December 21st: this is the day when the year turns. So close to the Christian festival of Christmas, and to the secular and calendrical festival of New Year, it is the solstice when, seen from the Earth, the Sun stands still a moment before the days lengthen once more, and the year moves on towards summer. (In point of fact, this year, the actual moment of solstice is in the early hours of tomorrow morning, because of the slight discrepancy between solar time and the 24 hours of our human clocks.)
The movement of the seasons is all grace. Well as planetary scientists may understand the mechanism, there is nothing we can ourselves do to change the way the world moves around its parent star, nor the changes that movement brings to us. They are simply given to us, as our home. We are small, really, and frail, despite our lovely curiosity and our luminous minds. All we can do is celebrate.
We should celebrate. The grey rain streams through the gusting wind, and the small birds have taken cover in the hedges and the little woods. Yet the darkening of days is at an end: from now on, each day will be a little longer – only slightly, but we’ll get there. Or rather the beautiful physics of the solar system will get there, and we’ll feel it, see it, live it in all our cells, in the easing of our minds towards the long days and the sunlight.
Satya Robyn points out that every detail of our existence is grace: the provision of oxygen, food, shelter, the very constitution of our bodies – all are given. She goes on to speak of the humility that comes with this realisation: a humility that is “a very realistic appraisal of our conditions and of our [imperfect] nature which leads to a natural sense of contrition. Contrition is the gate through which grace can enter.”
She goes on:
So is grace some kind of divine intervention…? I don’t know. What I do know is that the universe is vast and complex, and is beyond the limits of our imagination… In a world such as this, anything is possible. Maybe grace is coincidence and wishful thinking, maybe not. It doesn’t matter. What matters is whether the concept of grace helps me to keep an open mind and heart, or not. It does. That is enough.
We are connected, we and the Sun and the vast and subtle movements of our planet; we and all the creatures on this Earth. The same star warms us, the same soil brings forth our food.

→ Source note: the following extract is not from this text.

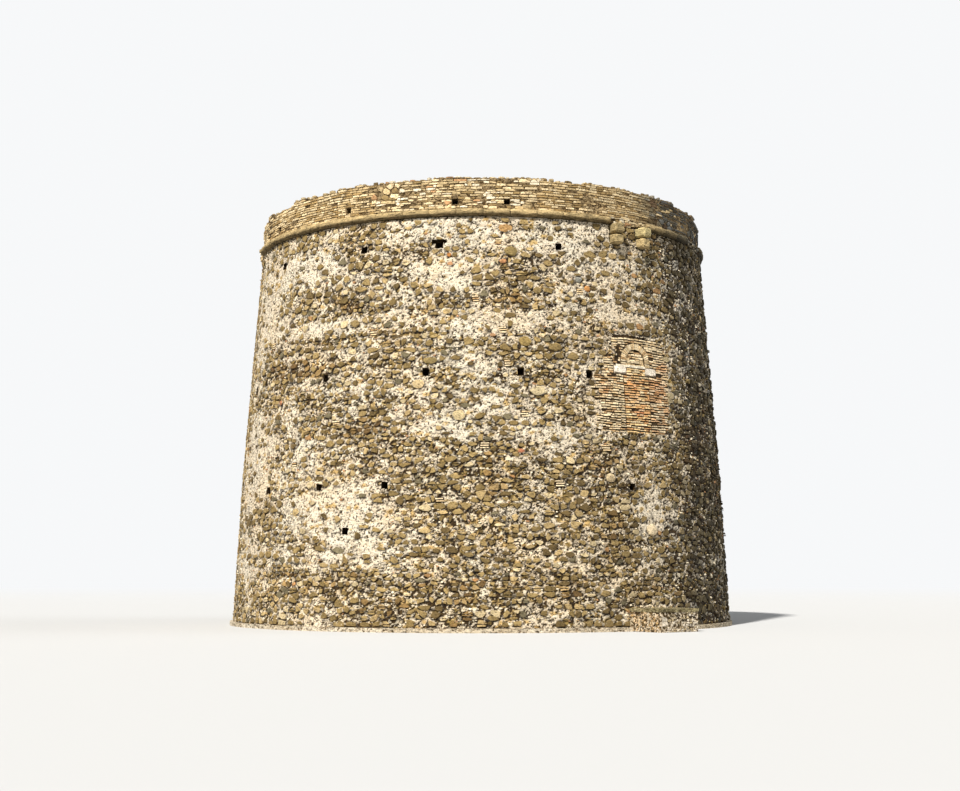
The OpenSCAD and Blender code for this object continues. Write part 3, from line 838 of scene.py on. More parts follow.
def rows(low, high, height_at, length, stretch):
    """Points in rough courses, as (u, z, size)."""
    points = []
    z = low
    row = 0
    while z < high:
        height = height_at(z) * draw.uniform(0.62, 1.4)
        if high - z < height * 1.4:
            height = high - z
        u = draw.uniform(0, 0.3)
        while u < length - 0.06:
            width = height * stretch * min(1.8, draw.lognormvariate(0, 0.5))
            phi = u / REF_R
            wobble = 0.5 * height * noise.noise((3 * math.cos(phi), 3 * math.sin(phi), row * 1.7))
            points.append((
                u + width / 2,
                min(high, max(low, z + height / 2 + wobble + draw.uniform(-0.3, 0.3) * height)),
                math.sqrt(width * height),
            ))
            u += width
        z += height
        row += 1
    return points


def cells(points, low, high, length):
    """Cell of each point among its neighbours, as (outline, u, z, size)."""
    tree_points = []
    for index, (u, z, _) in enumerate(points):
        for turn in (-length, 0, length):
            if -1.0 < u + turn < length + 1.0:
                tree_points.append((u + turn, z, index))
    tree = kdtree.KDTree(len(tree_points))
    for index, (u, z, _) in enumerate(tree_points):
        tree.insert((u, z * FLAT, 0), index)
    tree.balance()
    made = []
    for u, z, size in points:
        reach = 3 * size
        outline = box(u - reach, u + reach, z - reach, z + reach)
        outline = clipped(outline, u, low, 0, -1)
        outline = clipped(outline, u, high, 0, 1)
        for _, index, gap in tree.find_n((u, z * FLAT, 0), CELL_NEIGHBOURS):
            if gap < 1e-6 or len(outline) < 3:
                continue
            nu, nz, other = tree_points[index]
            share = 0.5 * (1 + 0.35 * (size - points[other][2]) / (size + points[other][2]))
            du = nu - u
            dz = (nz - z) * FLAT
            outline = clipped(outline, u + du * share, z + (nz - z) * share, du, dz * FLAT)
        if len(outline) >= 3:
            made.append((outline, u, z, size))
    return made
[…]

More than that: we and all that has come to be spring from the same Ground of Being, the Source of existence itself. We are sisters of the interstellar distances, brothers of the stars. This isn’t something from a poster on a Glastonbury noticeboard: it is a simple fact. To live in it is the work of our lives; to live in the truth that that brings to us is the gift we have to give to every creature, human or otherwise.